A friend bought an Intel NUC from a store who is also a seller at Flipkart. From the outside, it looked all fine but the specs were wrong, incompatible driver. Turns out the motherboard for that particular NUC was not the same. The NUC didn't have a seal at the time of purchase. After bringing it to retailer's notice, he checked it out, apologized and swapped for a sealed unit. Turns out the store sold that unit via Flipkart but was returned. Whoever bought it must have swapped the motherboard. 

Its always best to check the physical condition of the box, contents and the stuff you're paying for at the store itself. I am not a fan of buying some stuff from an online store. When you buy from a shop, it gives you the ability to physically check the product after billing in front of them. This way, nobody has any way to suspect anything.


----------



## patkim (Dec 8, 2017)

Instances like this do happen, I remember there was a post on this forum itself where a user bought M2 SSD online and what he/she got was a weird  product looking like RAM stick interface.

I read somewhere in project mgmt books that in manufacturing sometimes in order to speed up the production they may not test each and every item produced, rather only a sample of population from a batch. Alternatively the QC process might have been flawed due to some instrument or may be human error. So it's highly likely that some physical defect in the board went totally unnoticed and landed in the market.

Though I never had this kind of damaged product received incident so far, sadly there have been numerous incidents where the computer component  received was faulty out of the box, confirming that QC was very poor.


----------



## quicky008 (Dec 9, 2017)

It may be possible for someone who's purchasing something from a retail store to inspect the product at the store itself to ensure that everything is in order-but what if someone buys some pc component from an ecommerce site like amazon/FK/mdcomputers etc,only to find that its damaged.Will the online store in that case even listen to the customer's complaints and be kind enough to replace the faulty item or refund his money?Or are they most likely to state that the damage was not pre-existing,it has been caused by the customer and therefore he's not entitled to any replacement/refund whatsoever?

This very thought itself makes me wary of buying any hardware or peripherals from sources where checking the item physically is not possible before purchase.


----------



## topgear (Dec 24, 2017)

but still there are many things you can't find offline - anyway, if  you have buy online just buy fulfilled products- but there cost more than retail stores though not always.
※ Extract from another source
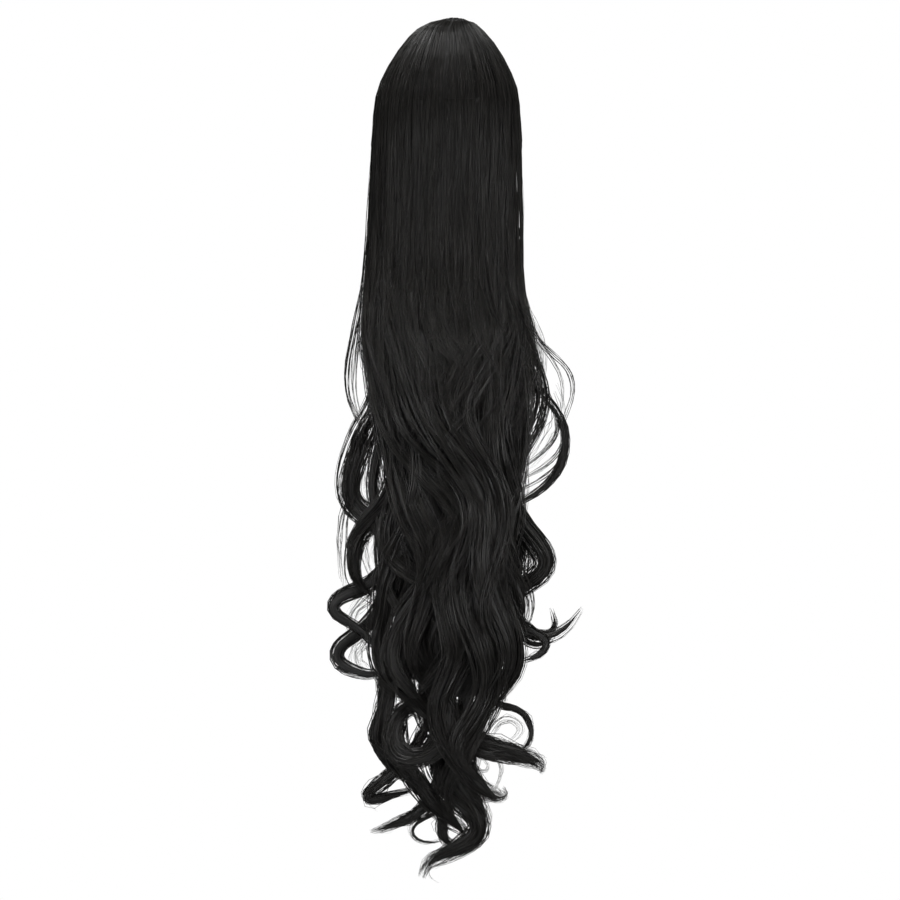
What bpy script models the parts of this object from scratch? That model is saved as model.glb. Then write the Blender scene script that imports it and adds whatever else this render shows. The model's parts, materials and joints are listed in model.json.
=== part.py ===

Got a motherboard with CMOS battery missing from amazon but they replaced the motherboard - hope this helps.


----------



## quicky008 (Dec 25, 2017)

what exactly does "fulfilled"mean?Amazon sells certain goods under this tagline-does it imply that if any defects are found(irrespective of what it might be),they will issue a replacement or refund to compensate the customer?


----------



## topgear (Dec 25, 2017)

quicky008 said:


> what exactly does "fulfilled"mean?Amazon sells certain goods under this tagline-*does it imply that if any defects are found(irrespective of what it might be),they will issue a replacement or refund to compensate the customer?*



Not necessarily but they usually do this.


----------



## whitestar_999 (Dec 25, 2017)

"Fulfilled" or not,biggest risk it seems is tampering of package by courier company employees.That is how some people get "fake memory cards/similar stuff" even when buying from seller Cloudtail which is amazon's own seller.


----------



## quicky008 (Dec 25, 2017)

^Which courier company does this the most?Once we sent some money concealed inside a book to a relative via dtdc-the money was hidden in such a way that it would be very difficult for someone to find it unless he searched through the book very thoroughly.However when the book was delivered the relative couldn't find it anywhere-also the package in which the book had been sent appeared to have been tampered.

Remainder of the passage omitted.